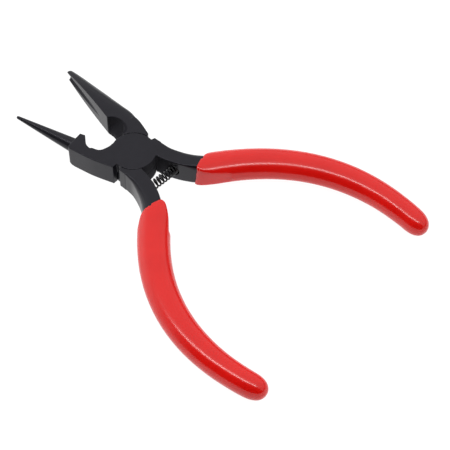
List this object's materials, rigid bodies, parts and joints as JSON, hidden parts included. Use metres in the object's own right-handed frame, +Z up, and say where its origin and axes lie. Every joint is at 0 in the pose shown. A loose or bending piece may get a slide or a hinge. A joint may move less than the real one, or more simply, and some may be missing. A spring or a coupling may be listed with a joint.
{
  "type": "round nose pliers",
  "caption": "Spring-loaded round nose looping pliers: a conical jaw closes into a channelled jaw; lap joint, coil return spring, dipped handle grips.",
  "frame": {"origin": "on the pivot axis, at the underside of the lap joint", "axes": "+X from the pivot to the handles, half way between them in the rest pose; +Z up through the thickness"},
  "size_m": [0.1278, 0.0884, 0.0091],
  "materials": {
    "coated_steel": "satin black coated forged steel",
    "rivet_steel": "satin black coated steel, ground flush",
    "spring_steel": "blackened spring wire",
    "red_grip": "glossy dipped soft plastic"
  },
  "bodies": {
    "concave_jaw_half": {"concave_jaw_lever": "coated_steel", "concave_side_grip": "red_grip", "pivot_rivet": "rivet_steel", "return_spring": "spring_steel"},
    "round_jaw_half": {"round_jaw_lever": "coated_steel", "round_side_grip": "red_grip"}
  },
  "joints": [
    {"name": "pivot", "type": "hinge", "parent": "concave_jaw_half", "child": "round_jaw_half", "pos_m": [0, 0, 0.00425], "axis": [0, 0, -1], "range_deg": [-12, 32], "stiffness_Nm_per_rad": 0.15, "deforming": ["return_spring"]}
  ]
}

# # #

Requirement ▸ From the data above, extract every line in its exact form.

Reply ▸
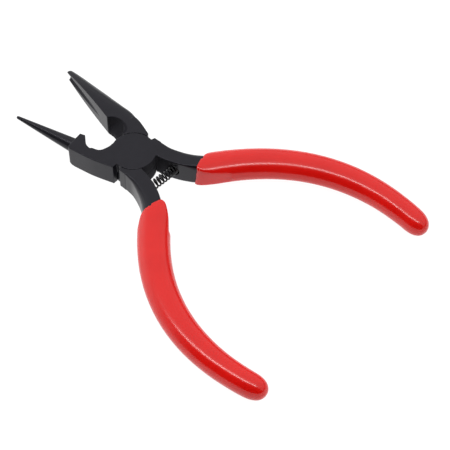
List this object's materials, rigid bodies, parts and joints as JSON, hidden parts included. Use metres in the object's own right-handed frame, +Z up, and say where its origin and axes lie. Every joint is at 0 in the pose shown. A loose or bending piece may get a slide or a hinge. A joint may move less than the real one, or more simply, and some may be missing. A spring or a coupling may be listed with a joint.
{
  "type": "round nose pliers",
  "caption": "Spring-loaded round nose looping pliers: a conical jaw closes into a channelled jaw; lap joint, coil return spring, dipped handle grips.",
  "frame": {"origin": "on the pivot axis, at the underside of the lap joint", "axes": "+X from the pivot to the handles, half way between them in the rest pose; +Z up through the thickness"},
  "size_m": [0.1278, 0.0884, 0.0091],
  "materials": {
    "coated_steel": "satin black coated forged steel",
    "rivet_steel": "satin black coated steel, ground flush",
    "spring_steel": "blackened spring wire",
    "red_grip": "glossy dipped soft plastic"
  },
  "bodies": {
    "concave_jaw_half": {"concave_jaw_lever": "coated_steel", "concave_side_grip": "red_grip", "pivot_rivet": "rivet_steel", "return_spring": "spring_steel"},
    "round_jaw_half": {"round_jaw_lever": "coated_steel", "round_side_grip": "red_grip"}
  },
  "joints": [
    {"name": "pivot", "type": "hinge", "parent": "concave_jaw_half", "child": "round_jaw_half", "pos_m": [0, 0, 0.00425], "axis": [0, 0, -1], "range_deg": [-12, 32], "stiffness_Nm_per_rad": 0.15, "deforming": ["return_spring"]}
  ]
}